*REQUIREMENT*. In the listing below, find the line containing "make_burner()" and the line containing "obj.parent = None". Repeat exactly those two lines and every line between them, nothing more.

##### DATA EXCERPT

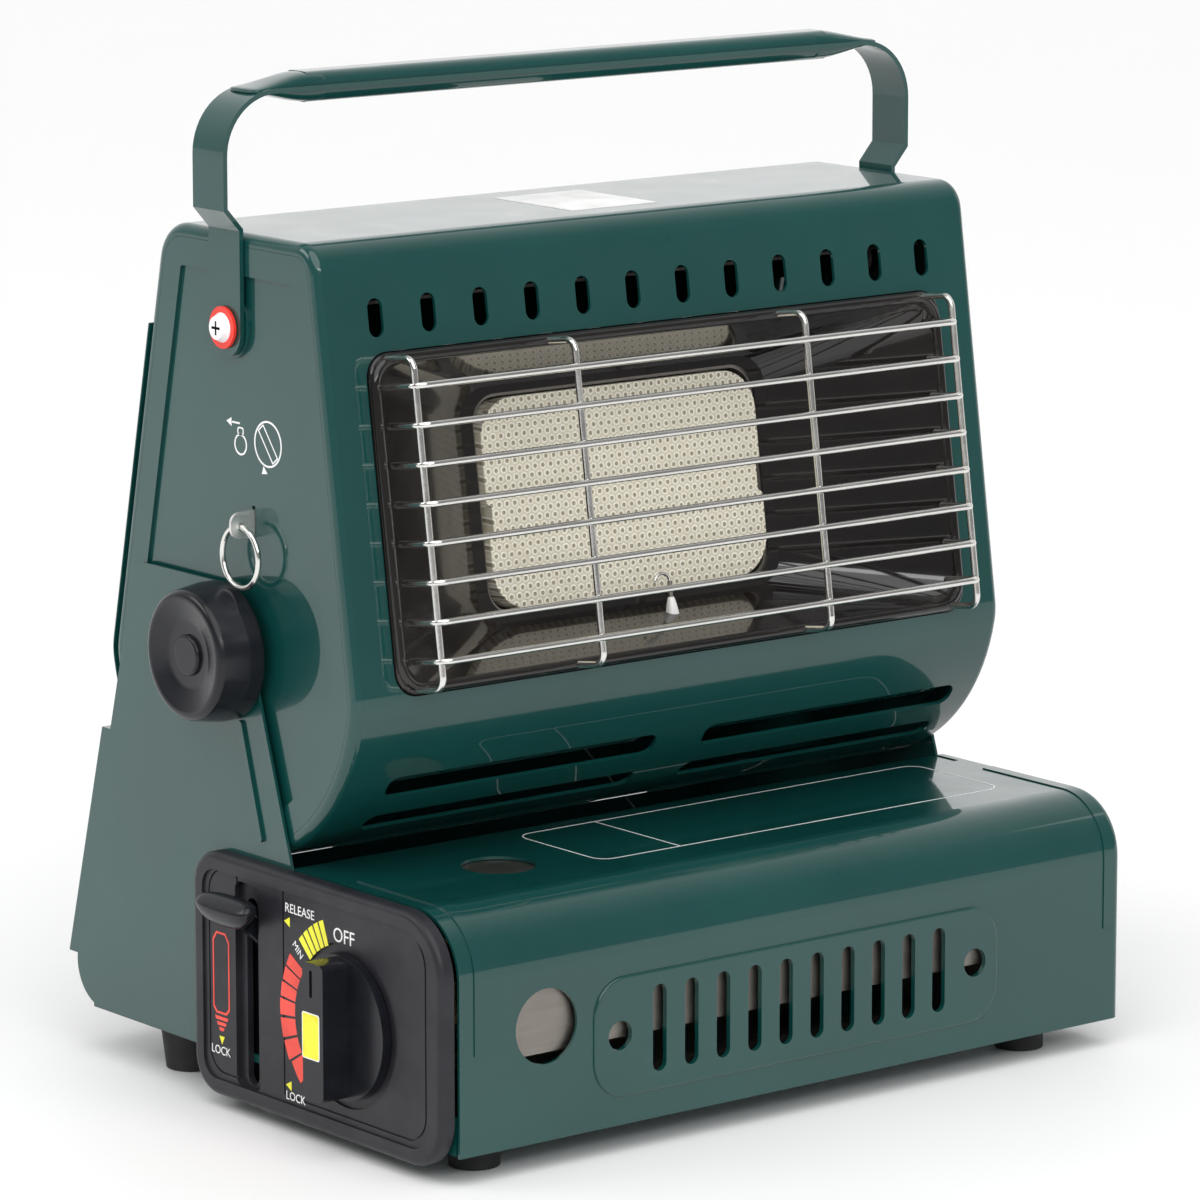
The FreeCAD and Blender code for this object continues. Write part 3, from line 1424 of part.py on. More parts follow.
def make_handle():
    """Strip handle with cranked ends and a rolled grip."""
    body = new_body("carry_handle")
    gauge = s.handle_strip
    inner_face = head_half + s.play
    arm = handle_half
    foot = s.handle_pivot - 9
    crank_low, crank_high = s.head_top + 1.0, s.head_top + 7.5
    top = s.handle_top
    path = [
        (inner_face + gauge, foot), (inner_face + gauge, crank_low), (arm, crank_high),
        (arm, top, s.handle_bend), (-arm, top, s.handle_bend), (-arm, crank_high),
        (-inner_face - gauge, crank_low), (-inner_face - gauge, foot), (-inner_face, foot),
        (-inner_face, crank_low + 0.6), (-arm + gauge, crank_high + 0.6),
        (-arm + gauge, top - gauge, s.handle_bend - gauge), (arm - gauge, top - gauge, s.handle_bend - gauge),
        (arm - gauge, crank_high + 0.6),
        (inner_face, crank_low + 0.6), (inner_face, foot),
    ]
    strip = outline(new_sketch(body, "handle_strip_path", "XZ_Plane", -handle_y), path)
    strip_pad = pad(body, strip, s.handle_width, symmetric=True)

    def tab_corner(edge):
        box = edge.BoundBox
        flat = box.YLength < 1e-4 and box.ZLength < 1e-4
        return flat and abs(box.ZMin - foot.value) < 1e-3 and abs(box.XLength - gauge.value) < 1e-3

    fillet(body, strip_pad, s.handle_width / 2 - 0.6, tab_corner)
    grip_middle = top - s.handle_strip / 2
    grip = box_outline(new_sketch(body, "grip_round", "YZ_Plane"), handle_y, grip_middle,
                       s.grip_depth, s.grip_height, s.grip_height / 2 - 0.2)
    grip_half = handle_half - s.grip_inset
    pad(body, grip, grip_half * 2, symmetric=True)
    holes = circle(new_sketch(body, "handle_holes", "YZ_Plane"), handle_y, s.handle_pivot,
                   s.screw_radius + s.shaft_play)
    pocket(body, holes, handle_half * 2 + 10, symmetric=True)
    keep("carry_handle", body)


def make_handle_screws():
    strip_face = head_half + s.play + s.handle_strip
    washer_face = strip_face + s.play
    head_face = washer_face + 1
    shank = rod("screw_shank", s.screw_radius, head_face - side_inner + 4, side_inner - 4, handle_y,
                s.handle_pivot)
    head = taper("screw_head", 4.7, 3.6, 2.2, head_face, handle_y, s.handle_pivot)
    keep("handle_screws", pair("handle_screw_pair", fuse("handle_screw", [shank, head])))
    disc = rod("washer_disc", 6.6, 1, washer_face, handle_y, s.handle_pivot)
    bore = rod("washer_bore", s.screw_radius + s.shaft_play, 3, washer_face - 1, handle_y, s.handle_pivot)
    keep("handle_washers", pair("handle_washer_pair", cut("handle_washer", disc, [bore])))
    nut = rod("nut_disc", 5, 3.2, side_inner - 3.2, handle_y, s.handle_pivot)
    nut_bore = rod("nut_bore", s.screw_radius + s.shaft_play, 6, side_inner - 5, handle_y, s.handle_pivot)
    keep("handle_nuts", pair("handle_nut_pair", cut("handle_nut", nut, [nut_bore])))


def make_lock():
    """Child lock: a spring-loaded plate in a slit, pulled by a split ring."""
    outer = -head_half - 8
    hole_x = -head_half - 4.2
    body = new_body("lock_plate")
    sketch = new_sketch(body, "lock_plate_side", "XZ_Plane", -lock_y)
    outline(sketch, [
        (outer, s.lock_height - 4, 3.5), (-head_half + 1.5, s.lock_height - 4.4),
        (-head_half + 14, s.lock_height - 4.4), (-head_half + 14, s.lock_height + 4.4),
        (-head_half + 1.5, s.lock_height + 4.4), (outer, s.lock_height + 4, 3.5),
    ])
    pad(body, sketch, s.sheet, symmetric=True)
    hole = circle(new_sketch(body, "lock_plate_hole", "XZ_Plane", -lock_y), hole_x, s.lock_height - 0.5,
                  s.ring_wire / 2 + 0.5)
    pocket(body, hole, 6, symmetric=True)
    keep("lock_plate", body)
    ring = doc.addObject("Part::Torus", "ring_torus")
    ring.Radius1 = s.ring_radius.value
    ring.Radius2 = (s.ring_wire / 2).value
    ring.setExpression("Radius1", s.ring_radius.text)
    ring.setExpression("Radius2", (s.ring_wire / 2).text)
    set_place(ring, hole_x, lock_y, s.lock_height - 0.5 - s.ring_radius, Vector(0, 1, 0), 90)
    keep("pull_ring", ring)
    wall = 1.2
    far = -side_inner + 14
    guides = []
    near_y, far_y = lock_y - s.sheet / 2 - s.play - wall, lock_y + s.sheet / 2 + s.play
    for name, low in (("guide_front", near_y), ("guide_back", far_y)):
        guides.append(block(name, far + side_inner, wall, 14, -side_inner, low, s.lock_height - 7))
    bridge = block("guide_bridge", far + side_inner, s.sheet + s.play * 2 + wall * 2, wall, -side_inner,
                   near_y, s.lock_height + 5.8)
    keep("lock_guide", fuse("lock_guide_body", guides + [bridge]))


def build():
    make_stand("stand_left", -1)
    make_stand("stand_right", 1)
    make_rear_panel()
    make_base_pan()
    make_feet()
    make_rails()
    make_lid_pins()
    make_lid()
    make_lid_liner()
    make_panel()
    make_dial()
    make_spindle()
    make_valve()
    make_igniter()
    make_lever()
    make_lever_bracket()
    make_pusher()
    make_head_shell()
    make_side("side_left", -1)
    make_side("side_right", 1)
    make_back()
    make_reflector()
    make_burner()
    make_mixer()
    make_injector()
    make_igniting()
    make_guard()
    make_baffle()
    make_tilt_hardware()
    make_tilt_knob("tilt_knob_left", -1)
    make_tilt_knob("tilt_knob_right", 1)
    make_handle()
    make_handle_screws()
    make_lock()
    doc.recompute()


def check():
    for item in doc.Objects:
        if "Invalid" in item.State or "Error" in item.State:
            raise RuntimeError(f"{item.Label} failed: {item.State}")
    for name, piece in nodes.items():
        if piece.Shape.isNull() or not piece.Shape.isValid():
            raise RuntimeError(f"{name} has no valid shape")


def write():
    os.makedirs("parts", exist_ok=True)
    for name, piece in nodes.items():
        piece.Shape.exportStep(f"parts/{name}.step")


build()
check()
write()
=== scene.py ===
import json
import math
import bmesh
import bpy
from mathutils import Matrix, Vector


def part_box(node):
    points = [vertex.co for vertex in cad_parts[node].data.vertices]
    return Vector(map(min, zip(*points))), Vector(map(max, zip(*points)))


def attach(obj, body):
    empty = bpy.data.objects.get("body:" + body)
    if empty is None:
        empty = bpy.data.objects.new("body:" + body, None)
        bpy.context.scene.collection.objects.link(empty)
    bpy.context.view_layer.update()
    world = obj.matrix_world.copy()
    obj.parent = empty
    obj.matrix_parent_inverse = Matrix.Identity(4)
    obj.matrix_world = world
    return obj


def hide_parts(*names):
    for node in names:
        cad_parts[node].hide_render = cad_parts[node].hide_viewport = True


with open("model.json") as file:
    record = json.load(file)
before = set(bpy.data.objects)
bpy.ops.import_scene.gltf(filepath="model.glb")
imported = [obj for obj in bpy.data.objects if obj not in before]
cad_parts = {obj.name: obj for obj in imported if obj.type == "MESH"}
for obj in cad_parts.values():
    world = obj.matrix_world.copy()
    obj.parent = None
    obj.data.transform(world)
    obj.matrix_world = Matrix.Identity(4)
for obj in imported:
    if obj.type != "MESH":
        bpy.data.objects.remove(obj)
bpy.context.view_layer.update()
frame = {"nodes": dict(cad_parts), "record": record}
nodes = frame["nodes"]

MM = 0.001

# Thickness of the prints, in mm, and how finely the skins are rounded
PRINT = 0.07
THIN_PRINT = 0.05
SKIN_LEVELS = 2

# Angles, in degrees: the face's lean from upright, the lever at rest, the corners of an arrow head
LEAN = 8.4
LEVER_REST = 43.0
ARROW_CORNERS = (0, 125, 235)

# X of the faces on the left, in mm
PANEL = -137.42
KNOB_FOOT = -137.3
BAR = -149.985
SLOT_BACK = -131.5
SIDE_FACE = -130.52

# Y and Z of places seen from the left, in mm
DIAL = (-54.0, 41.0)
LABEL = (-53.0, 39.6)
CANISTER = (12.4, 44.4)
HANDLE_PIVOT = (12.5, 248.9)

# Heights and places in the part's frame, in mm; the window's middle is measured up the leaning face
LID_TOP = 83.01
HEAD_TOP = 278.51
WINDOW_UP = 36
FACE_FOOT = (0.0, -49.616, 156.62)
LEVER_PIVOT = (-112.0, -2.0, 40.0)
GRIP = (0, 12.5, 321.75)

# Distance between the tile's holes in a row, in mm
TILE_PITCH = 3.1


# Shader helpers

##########

*EXERCISE ANSWER*.
    make_burner()
    make_mixer()
    make_injector()
    make_igniting()
    make_guard()
    make_baffle()
    make_tilt_hardware()
    make_tilt_knob("tilt_knob_left", -1)
    make_tilt_knob("tilt_knob_right", 1)
    make_handle()
    make_handle_screws()
    make_lock()
    doc.recompute()


def check():
    for item in doc.Objects:
        if "Invalid" in item.State or "Error" in item.State:
            raise RuntimeError(f"{item.Label} failed: {item.State}")
    for name, piece in nodes.items():
        if piece.Shape.isNull() or not piece.Shape.isValid():
            raise RuntimeError(f"{name} has no valid shape")


def write():
    os.makedirs("parts", exist_ok=True)
    for name, piece in nodes.items():
        piece.Shape.exportStep(f"parts/{name}.step")


build()
check()
write()
=== scene.py ===
import json
import math
import bmesh
import bpy
from mathutils import Matrix, Vector


def part_box(node):
    points = [vertex.co for vertex in cad_parts[node].data.vertices]
    return Vector(map(min, zip(*points))), Vector(map(max, zip(*points)))


def attach(obj, body):
    empty = bpy.data.objects.get("body:" + body)
    if empty is None:
        empty = bpy.data.objects.new("body:" + body, None)
        bpy.context.scene.collection.objects.link(empty)
    bpy.context.view_layer.update()
    world = obj.matrix_world.copy()
    obj.parent = empty
    obj.matrix_parent_inverse = Matrix.Identity(4)
    obj.matrix_world = world
    return obj


def hide_parts(*names):
    for node in names:
        cad_parts[node].hide_render = cad_parts[node].hide_viewport = True


with open("model.json") as file:
    record = json.load(file)
before = set(bpy.data.objects)
bpy.ops.import_scene.gltf(filepath="model.glb")
imported = [obj for obj in bpy.data.objects if obj not in before]
cad_parts = {obj.name: obj for obj in imported if obj.type == "MESH"}
for obj in cad_parts.values():
    world = obj.matrix_world.copy()
    obj.parent = None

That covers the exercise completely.